Das zweite Bild: Ein Satz eines Schülers

Einer meiner Schüler aus der Abschlussklasse drüben am Königin -Katharina Stift schrieb am Sonntagnachmittag: Was da passiert ist, ist eine Schande für unsere Jugend.

Recht hat er: Was da passiert ist, was da von jungen Menschen verbrochen wurde, ist eine Schande für unsere Jugend. Für eine Jugend, die zu 98% friedlich feiert, ja, die feiert, aber ohne jede Form von Gewalt, weil sie in einer Stadt lebt, in der fast allen Menschen klar ist, dass Gewalt keine Lösung ist. Und diese 98% werden das auch zeigen, da bin ich mir ganz sicher.

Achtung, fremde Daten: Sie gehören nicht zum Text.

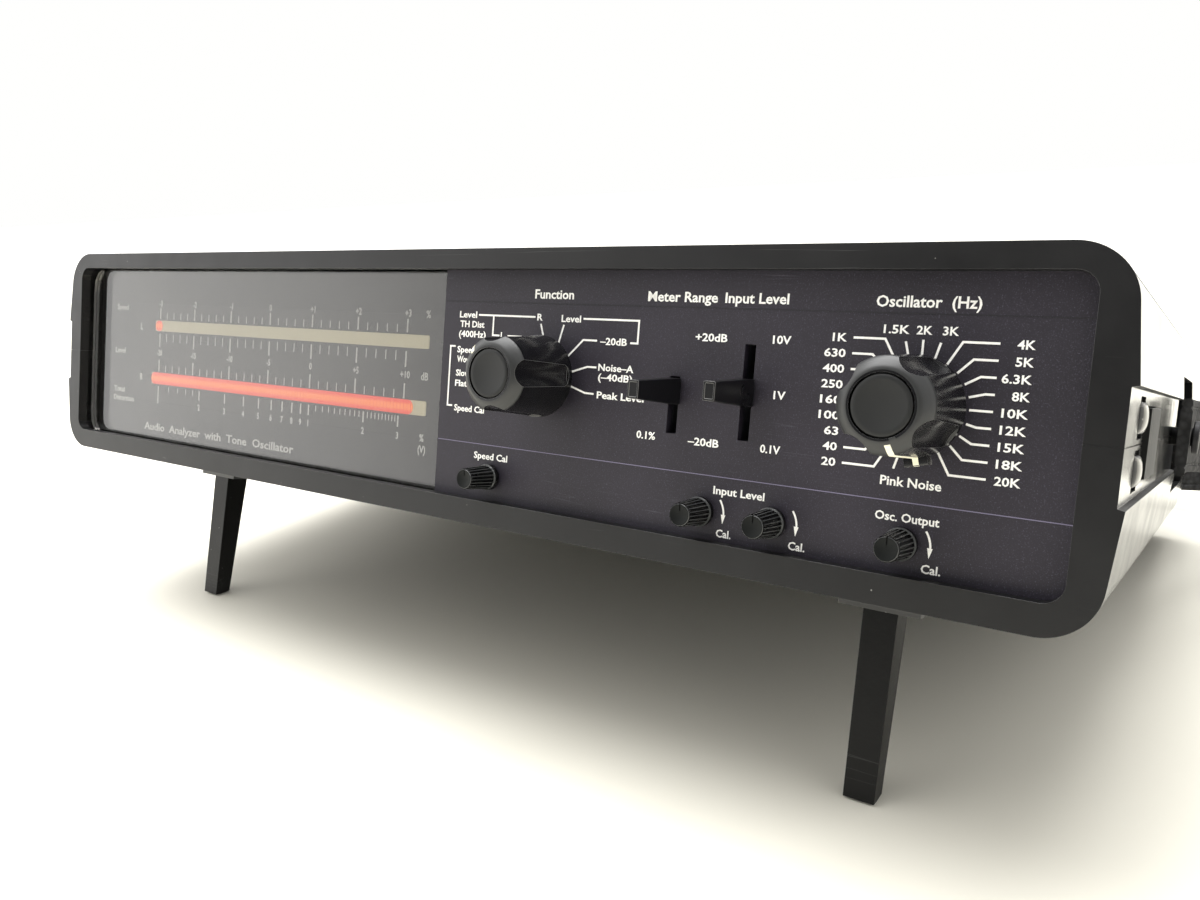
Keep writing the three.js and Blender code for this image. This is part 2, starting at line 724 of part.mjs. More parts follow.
function buildStrap() {
  const right = strapHalf.map(([x, y, z]) => new THREE.Vector3(x, y, z));
  const left = strapHalf.map(([x, y, z]) => new THREE.Vector3(-x, y, z)).reverse();
  const path = new THREE.CatmullRomCurve3([...right, ...left]);
  const steps = 72;
  const band = toSolid(standingBand(path, steps, STRAP.width, STRAP.thickness));
  const pinHole = STRAP_PIN.radius + GAP;
  const holes = Object.values(sides).map((side) => {
    const middle = side * STRAP.rootX;
    return barX(STRAP.pivotY, 0, middle - STRAP.thickness, middle + STRAP.thickness, pinHole);
  });
  add("carry_strap", cut(band, ...holes), strapVinyl);

  for (const [name, side] of Object.entries(sides)) {
    const headStart = STRAP.rootX + STRAP.thickness / 2 + GAP;
    const headEnd = headStart + STRAP_PIN.headLength;
    const span = (x0, x1) => (side > 0 ? [x0, x1] : [-x1, -x0]);
    const pin = join(
      barX(STRAP.pivotY, 0, ...span(headStart, headEnd), STRAP_PIN.headRadius),
      barX(STRAP.pivotY, 0, ...span(STRAP_PIN.innerEnd, headStart + STRAP_PIN.overlap), STRAP_PIN.radius),
    );
    add("strap_pivot_" + name, pin, steel);
  }
}

// ---------------------------------------------------------------- inside

function buildInside() {
  const board = MAIN_BOARD;
  add(
    "main_board",
    block([board.left, board.front, board.top - board.thickness], [board.right, board.back, board.top]),
    boardGreen,
  );
  const iron = TRANSFORMER;
  const floor = -CASE.innerHalfHeight + GAP;
  const halfWidth = iron.width / 2;
  const halfLength = iron.length / 2;
  const halfCore = iron.core / 2;
  const transformer = join(
    block(
      [iron.x - halfWidth, iron.y - halfCore / 2, floor],
      [iron.x + halfWidth, iron.y + halfCore / 2, floor + iron.height],
    ),
    block(
      [iron.x - halfCore, iron.y - halfLength, floor + iron.coilInset],
      [iron.x + halfCore, iron.y + halfLength, floor + iron.height - iron.coilInset],
    ),
  );
  add("power_transformer", transformer, transformerIron);
  const can = CAPACITOR;
  add(
    "smoothing_capacitor",
    barZ(can.x, can.y, board.top + GAP, board.top + can.height, can.radius, 20),
    capBlack,
  );
}

// ---------------------------------------------------------------- rear panel

function buildRear() {
  const panel = REAR_PANEL;
  const back = panel.front + panel.thickness;
  const halfInletWidth = INLET.width / 2;
  const halfInletHeight = INLET.height / 2;
  const through = [panel.front - OVER, back + OVER];
  let plate = toSolid(
    block([-panel.halfWidth, panel.front, -panel.halfHeight], [panel.halfWidth, back, panel.halfHeight]),
  );
  const window = (x, halfWidth, halfHeight) =>
    block([x - halfWidth - GAP, through[0], -halfHeight - GAP],
      [x + halfWidth + GAP, through[1], halfHeight + GAP]);
  plate = cut(
    plate,
    window(INLET.x, halfInletWidth, halfInletHeight),
    window(
      ROCKER.x,
      ROCKER.width / 2 + ROCKER_FRAME.wall,
      ROCKER.height / 2 + ROCKER_FRAME.wall,
    ),
    barY(FUSE.x, 0, ...through, FUSE.bodyRadius + GAP),
  );
  for (const x of Object.values(JACKS))
    plate = cut(plate, barY(x, JACK.height, ...through, JACK.barrelRadius + GAP));
  add("rear_panel", plate, anodised);

  // Mains inlet: a flanged shroud with three blades standing in its recess.
  const flangeBack = back + GAP + INLET.flangeLip;
  const halfFlange = INLET.flange / 2;
  const recessBack = flangeBack - INLET.recess;
  let inlet = join(
    block(
      [INLET.x - halfInletWidth, back - INLET.depth, -halfInletHeight],
      [INLET.x + halfInletWidth, flangeBack - OVER, halfInletHeight],
    ),
    block(
      [INLET.x - halfFlange, back + GAP, -halfInletHeight - INLET.flangeLip],
      [INLET.x + halfFlange, flangeBack, halfInletHeight + INLET.flangeLip],
    ),
  );
  inlet = cut(
    inlet,
    block(
      [INLET.x - halfInletWidth + INLET.wall, recessBack, -halfInletHeight + INLET.wall],
      [INLET.x + halfInletWidth - INLET.wall, flangeBack + OVER, halfInletHeight - INLET.wall],
    ),
  );
  for (const [dx, dz] of BLADE.places)
    inlet = join(
      inlet,
      block(
        [INLET.x + dx - BLADE.halfWidth, recessBack - OVER, dz - BLADE.halfHeight],
        [INLET.x + dx + BLADE.halfWidth, recessBack + BLADE.length, dz + BLADE.halfHeight],
      ),
    );
  add("mains_inlet", inlet, capBlack);

  // Power switch: a frame in the panel and a rocker that tips about X inside it.
  const rim = ROCKER_FRAME;
  const frameHalfWidth = ROCKER.width / 2 + rim.wall;
  const frameHalfHeight = ROCKER.height / 2 + rim.wall;
  const openHalfWidth = ROCKER.width / 2 + GAP;
  const openHalfHeight = ROCKER.height / 2 + rim.endPlay;
  const frame = cut(
    join(
      block([ROCKER.x - frameHalfWidth, back - rim.depth, -frameHalfHeight],
        [ROCKER.x + frameHalfWidth, back + OVER, frameHalfHeight]),
      block([ROCKER.x - frameHalfWidth - rim.lip, back + GAP, -frameHalfHeight - rim.lip],
        [ROCKER.x + frameHalfWidth + rim.lip, back + rim.lipBack, frameHalfHeight + rim.lip]),
    ),
    block([ROCKER.x - openHalfWidth, back - rim.cavity, -openHalfHeight],
      [ROCKER.x + openHalfWidth, back + rim.lipBack + OVER, openHalfHeight]),
  );
  add("power_switch", frame, capBlack);
  const rockerPivot = back - ROCKER.pivotDepth;
  const tall = ROCKER.height / 2 - ROCKER.play;
  const upperHalf = [
    [3.6, 0], // the dished middle
    [4.4, tall - 1.2],
    [0.6, tall],
    [-4, 2],
  ];
  const lowerHalf = upperHalf.slice(1).reverse().map(([y, z]) => [y, -z]);
  const rockerShape = polygon([...lowerHalf, ...upperHalf]);
  const rockerHalf = ROCKER.width / 2 - ROCKER.play;
  const rocker = prismX(rockerShape, ROCKER.x - rockerHalf, ROCKER.x + rockerHalf)
    .rotateX(-THREE.MathUtils.degToRad(ROCKER.swing))
    .translate(0, rockerPivot, 0);
  add("power_rocker", rocker, knobBlack);

  const fuse = join(
    barY(FUSE.x, 0, back - FUSE.length, back + OVER, FUSE.bodyRadius, 20),
    barY(FUSE.x, 0, back + GAP, back + FUSE.rimBack, FUSE.capRadius + FUSE.rim, 20),
  );
  add("fuse_holder", fuse, capBlack);
  const fuseCap = cut(
    barY(FUSE.x, 0, back + FUSE.rimBack + GAP, back + FUSE.capBack, FUSE.capRadius, 20),
    block(
      [FUSE.x - COIN_SLOT.halfLength, back + FUSE.capBack - COIN_SLOT.depth, -COIN_SLOT.halfWidth],
      [FUSE.x + COIN_SLOT.halfLength, back + FUSE.capBack + OVER, COIN_SLOT.halfWidth],
    ),
  );
  add("fuse_cap", fuseCap, capBlack);

  for (const [name, x] of Object.entries(JACKS)) {
    const jack = cut(
      join(
        barY(x, JACK.height, back - JACK.root, back + JACK.reach, JACK.barrelRadius, 20),
        barY(x, JACK.height, back + GAP, back + JACK.flangeBack, JACK.flangeRadius, 20),
      ),
      barY(x, JACK.height, back - JACK.socketDepth, back + JACK.reach + OVER, JACK.socketRadius, 12),
    );
    add(name, jack, brass);
  }
}

// ---------------------------------------------------------------- build

buildCase();
buildLatchPlates();
buildCaseScrews();
buildFront();
buildDial("function", FUNCTION_X, FUNCTION_SWITCH);
buildDial("oscillator", OSCILLATOR_X, OSCILLATOR_SWITCH);
for (const [name, x] of Object.entries(TRIM_NAMES)) buildTrimmer(name, x);
for (const [name, sizes] of Object.entries(SWITCHES)) buildSlideSwitch(name, sizes);
for (const [name, side] of Object.entries(sides)) {
  buildLeg(name, side);
  buildFoot(name, side);
}
buildStrap();
buildInside();
buildRear();

// The soles come to Z = 0 and the middle of the outline over the origin.
const analyser = new THREE.Group();
analyser.add(caseGroup);
analyser.updateMatrixWorld(true);
const bounds = new THREE.Box3().setFromObject(analyser, true);
caseGroup.position.set(0, -(bounds.min.y + bounds.max.y) / 2, -bounds.min.z);

export default analyser;
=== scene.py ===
"""The looks of a bench audio analyser: a low black case on two fold-out legs, with a smoked
window over a two-row bar graph, a control panel, a carrying strap and a rear connector panel.

Shapes are drawn in millimetres in the case's own frame: X to the right along the front, Y from
the front face to the back, Z up from the parting line. CASE then puts them in the row frame.
"""

import json
import math

import bmesh
import bpy
from mathutils import Euler, Matrix, Vector


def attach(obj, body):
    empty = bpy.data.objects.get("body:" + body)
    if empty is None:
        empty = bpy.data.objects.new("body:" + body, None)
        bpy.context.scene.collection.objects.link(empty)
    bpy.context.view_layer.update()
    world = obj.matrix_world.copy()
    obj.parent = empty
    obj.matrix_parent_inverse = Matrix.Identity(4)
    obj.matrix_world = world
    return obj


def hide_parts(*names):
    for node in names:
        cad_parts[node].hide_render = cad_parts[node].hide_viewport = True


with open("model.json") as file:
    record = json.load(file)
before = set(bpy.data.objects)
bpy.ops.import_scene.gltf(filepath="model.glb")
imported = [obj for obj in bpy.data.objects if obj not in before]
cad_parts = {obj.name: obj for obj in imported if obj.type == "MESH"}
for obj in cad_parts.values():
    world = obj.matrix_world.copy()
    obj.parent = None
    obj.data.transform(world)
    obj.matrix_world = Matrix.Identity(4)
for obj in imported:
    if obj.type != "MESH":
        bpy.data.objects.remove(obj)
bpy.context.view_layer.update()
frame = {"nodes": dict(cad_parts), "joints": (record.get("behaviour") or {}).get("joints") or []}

# ---- the case's frame

MM = 0.001
FUNCTION_TURN = Vector((40.4, -8, 3.55))  # where the function dial's joint sits in the case

joints = {joint["name"]: joint for joint in frame["joints"]}
case_y = Vector(joints["function_turn"]["axis"])
case_z = Vector(joints["meter_range_slide"]["axis"])
lean = Matrix((case_y.cross(case_z), case_y, case_z)).transposed().to_4x4()
case_origin = Vector(joints["function_turn"]["pos_m"]) - lean @ (FUNCTION_TURN * MM)
CASE = Matrix.Translation(case_origin) @ lean @ Matrix.Scale(MM, 4)
IN_CASE_MM = CASE.inverted()

# ---- driving dimensions, in mm

HALF_WIDTH = 150
HALF_HEIGHT = 30
DEPTH = 205
SIDES = {"left": -1, "right": 1}
DRAFT = 0.1  # the side walls lean in by this much for each millimetre of height
CORNER = 9.5
INNER = {"half_width": 144.8, "half_height": 27.5, "corner": 8}
RIM = 2.7  # thickness of the frame round the front and rear openings
FRONT_OPENING = {"left": -142.5, "bottom": -24.6, "right": 142.5, "top": 25.7, "radius": 3.5}
REAR_OPENING = {"left": -134, "bottom": -21, "right": 134, "top": 21, "radius": 4}
SEAM = 0.012  # half the width of the parting line
PARTING = {"half_height": 0.11, "floor": 147.75, "front": 1.4}  # line along the side walls
CASE_EDGE = 0.45  # rounding of the case's edges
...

Das, was geschehen ist, das war nicht die Partyszene Stuttgarts. Sondern die, die jedes Wochenende hier sind, einzeln schwach, aber in der Herde hochexplosiv. Was wir erlebt haben, war seit längerem abzusehen, wenn auch nicht in dieser geballten Form. Was diese jungen Menschen getan haben, macht fassungslos, in ihrer Brutalität und Gewalt. Ja, was geschehen ist, ist eine Schande. Danke, Stuttgarter Jugend, dass ihr das so klar sagt.


Und das dritte Bild: Schafe ohne Hirten

Als ich am Samstagabend über den Schlossplatz und am Eckensee vorbei lief, da hatte ich als Pfarrer und Seelsorger ein Bild vor Augen: Alle Plätze waren voll belegt, viel voller als es in Corona-Zeiten gut und richtig wäre.

Das Bild, das ich hatte: Ein Wort von Jesus, der einmal das Volk sah, und dann heißt es: Es jammerte ihn, denn das Volk war wie Schafe, die keinen Hirten haben. Was da in der Nacht passiert ist: Menschen wie Schafe, die keinen Hirten haben. Die orientierungslos umherirren. Die den Halt in der Familie nicht kennen, die im Leben keine Liebe erfahren haben, die in der Schule und am Arbeitsplatz verachtet wurden. Ja, ich hoffe, dass alle Beteiligten überführt werden und ihre gerechte Strafe erhalten. Das gehört dazu. Ich hoffe, dass die verletzten Polizisten, die wie die ganze Polizei in dieser Nachtschwere Arbeit geleistet haben und die unser Vertrauen verdienen, wieder auf die Beine kommen und weiterhin gern in ihrem Beruf arbeiten. Wir haben auch alle verletzten Polizisten und ihre Familien in unsere Gebete eingeschlossen. Und ich hoffe, dass die geschädigten Ladenbesitzer sich nicht abhalten lassen, weiterhin hier in der Stadt Gesicht und Präsenz zu zeigen.


Zum Schluss: Was bleibt von dieser schlimmen Nacht? Ich persönlich tue mich schwer, einfach anzuprangern. Ich möchte, so weit es geht, in die Herzen dieser so unfassbar gewaltbereiten Menschen schauen. Die Zukunft ist eine Aufgabe für unsere ganze Stadtgesellschaft, auch für uns als Kirche, für mich als evangelischen Pfarrer. Wir sind als ganze Stadtgesellschaft gefordert, der Welt ein friedliches, gewaltfreies Miteinander zu zeigen. Dazu braucht es vieles, viel mehr als bisher. In den vergangenen Jahren ist hier leider zu wenig geschehen. Und Ideen gibt es genug.


Vor allem aber braucht es eins: mehr Liebe in der Stadt.